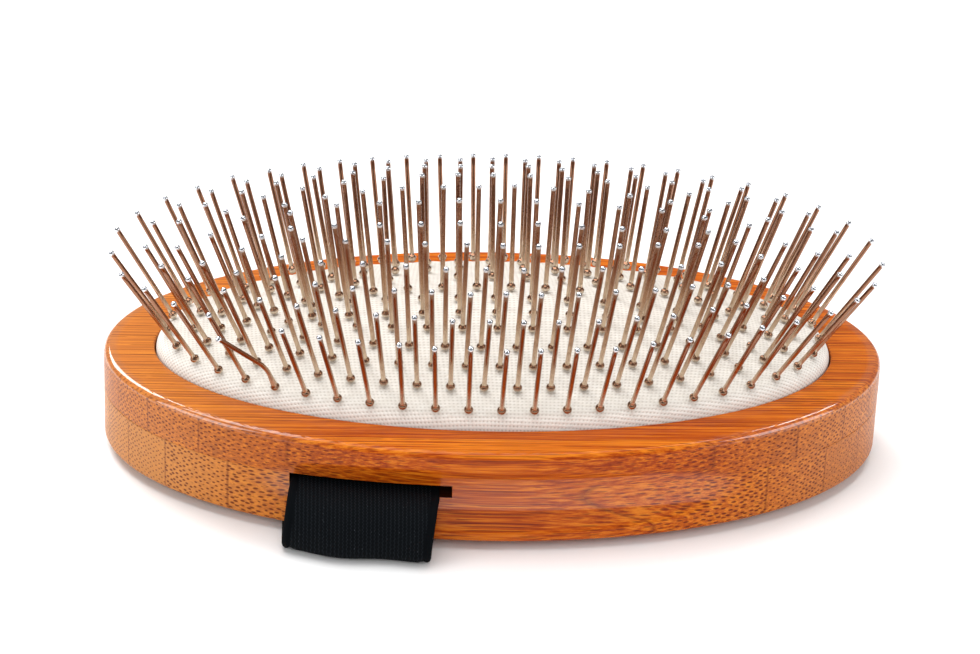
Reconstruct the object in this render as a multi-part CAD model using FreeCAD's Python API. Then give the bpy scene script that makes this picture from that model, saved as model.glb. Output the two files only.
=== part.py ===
import FreeCAD, Part
import math
import os

# Palm pin brush, lying on its back with the pins up
# Units are millimetres and Z is up; x runs along the oval and y across it
# Pieces are made with the flat back of the body at z = 0 and saved with the strap's underside there

# Body
LENGTH = 136.0
WIDTH = 74.0
LOWER_PLY = 9.8
UPPER_PLY = 7.4
RIM_AT_ENDS = 8.8
RIM_AT_SIDES = 8.2
EDGE_ROUND = 1.3
UNDER_EDGE_BREAK = 0.9

# Finger grooves along both long sides
GROOVE_HALF_LENGTH = 43.5
GROOVE_DEPTH = 2.2
GROOVE_TOOL_RADIUS = 9.0
GROOVE_HEIGHT = 7.8

# Strap of elastic webbing and the slots it enters
STRAP_WIDTH = 25.0
STRAP_THICKNESS = 1.4
STRAP_CENTRE_X = -22.8
STRAP_STANDOFF = 1.7
STRAP_FOLD = 2.2
STRAP_TURN = 2.3
STRAP_INNER_END = 7.0
STRAP_UNDER_GAP = 0.1
SLOT_HEIGHT = 2.3
SLOT_WIDTH = 28.5
SLOT_CENTRE_X = -22.4
SLOT_RUN_IN = 9.0
STRAP_STATIONS = 4

# Cushion
CUSHION_GAP = 0.3
CUSHION_WALL = 1.6
CUSHION_EDGE_DROP = 0.6
CUSHION_RISE = 7.8
CUSHION_SHOULDER = 2.4
CUSHION_SIDES = 48
CUSHION_SWELL = 1.9
CUSHION_LEVELS = [0.975, 0.84, 0.66, 0.46, 0.24]
CAVITY_LEVELS = [0.95, 0.66]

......

**Your task:** Show the lines of the material that contain the word "saved".

**Correct result:**
Reconstruct the object in this render as a multi-part CAD model using FreeCAD's Python API. Then give the bpy scene script that makes this picture from that model, saved as model.glb. Output the two files only.
# Pieces are made with the flat back of the body at z = 0 and saved with the strap's underside there